The lament becomes a personal one in "Crying the Beloved Country" when he considers what amounts to his own expatriation from his province's "sea-bound beauty/shale arms and red clay lips/sipping fundy streams":

   why can i not depart from you
   like any proud, prodigal son,
   ignoring your eyes'
   black baptist churches?
   what keeps me from easy going?
   Mother, is it your death
   i fear
   or my life?

In any case Clarke aims to achieve the vigor and syncretism of what in "East Coasting" he calls "bagpipe jazz hymns."

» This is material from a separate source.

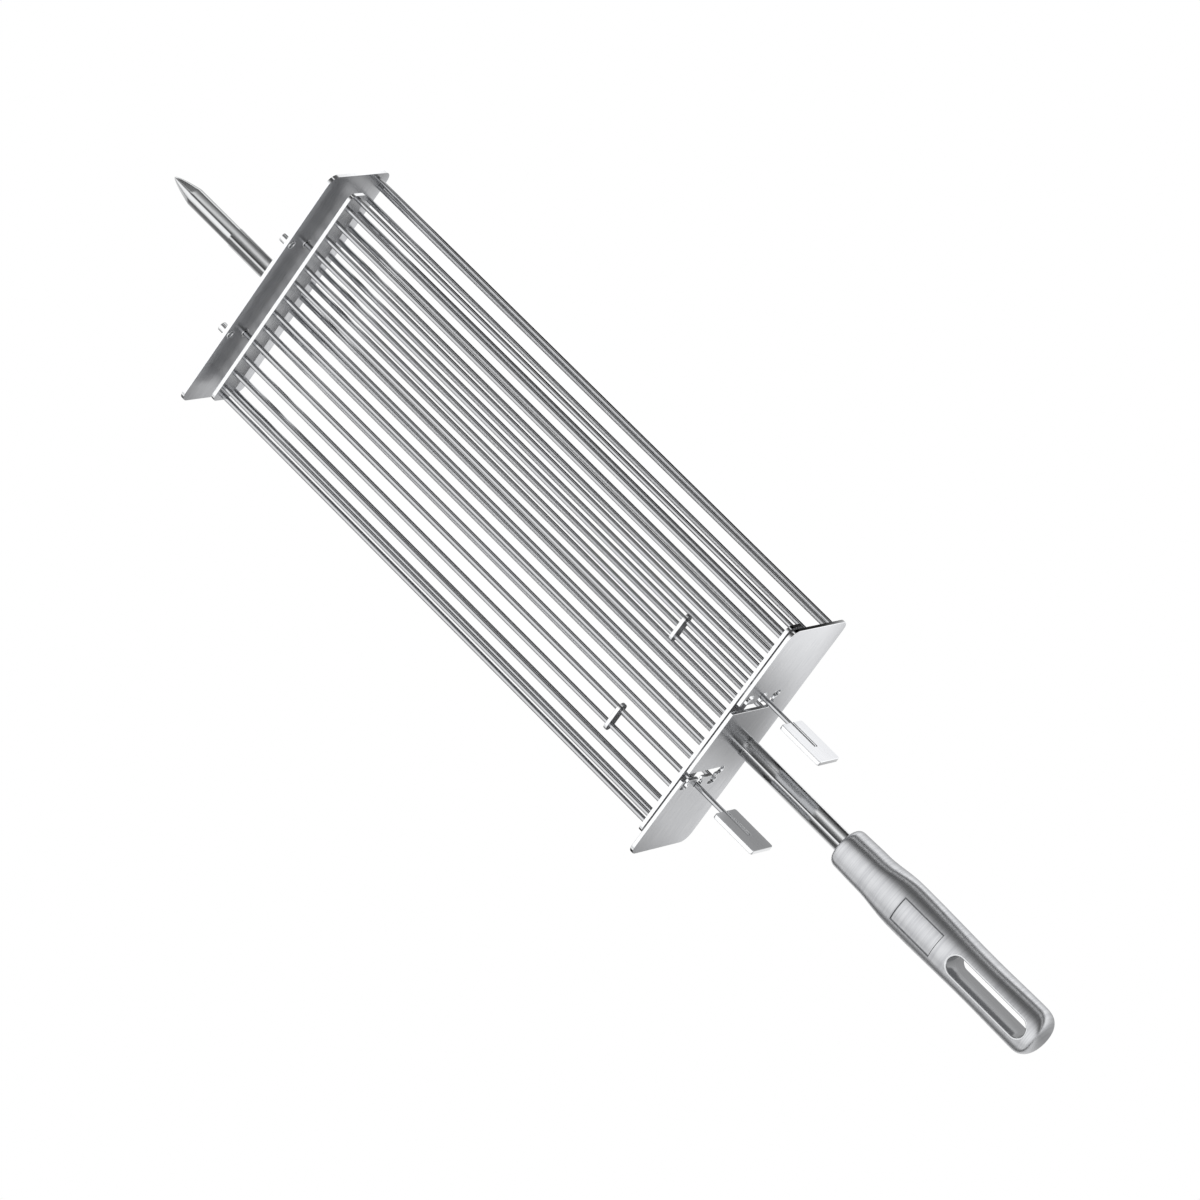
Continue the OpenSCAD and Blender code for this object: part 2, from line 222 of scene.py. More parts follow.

Whylah Falls, a verse novel later adapted as a stage play, assembles a busy and complex cast of characters in a fictional village founded by black Loyalists, a place that Clarke terms a kind of northern Mississippi, "with blood spattered, not on magnolias, but on pines, lilacs and wild roses." Here his documentary tendencies take a different turn: "These poems are facts presented as fiction. There was no other way to tell the truth save to disguise it as a story." The interwoven tales of violence, persecution, and love are told in voices that alternate between romance and realism. One of them, Cora's, leans toward realism. In "Cora's Testament" we read,

   Uncle was sniffin' me, and I'd be damned
   If I 'lowed him to stir my sugar bowl,
   And I shushed a cryin' doll; so when a skirt-
   Crazed Saul, who trudged nine miles and back to spade
   Gypsum, came courtin' me, I swept his house,
   Slept in his bed.

In Lush Dreams, Blue Exile Clarke organizes his poems in sections, giving them place-names that, he tells us, "refer to states of mind, not actual geographies." For example, the section "Axum-Saba" derives from "ancient African-Arabian kingdoms ruled by Queen Saba (Sheba), the beautiful Panther-in-the-Blossom" and consists of love poems. This wide-ranging collection includes the stronger poems from Saltwater Spirituals and Deeper Blues and in the aptly named "Gehenna" section encompasses public, indeed historical, events like the assassinations of García Lorca, Martin Luther King, Jr., the Kennedy brothers, and Indira Gandhi. In "April 3–4, 1968" Clarke shows King preaching in church and then, the next day,

   After the rain, he steps into the cool
   Dusk, into the cool, wet, Tennessee dusk.
   Andy dreams he hears an engine crackle.
   Ralph jumps instinctively, then turns, then turns,
   And sees King, his arms outstretched, blood blazing
   From the hole the bullet's punched through his neck.

Yet no matter how somber his subject matter may be, Clarke always strikes the celebratory note. On April 3 he has King tell his rapt audience, "I've been to the mountaintop," and he makes another preacher, Richard Preston in Saltwater Spirituals and Deeper Blues, exhort his flock to "go sound the jubilee."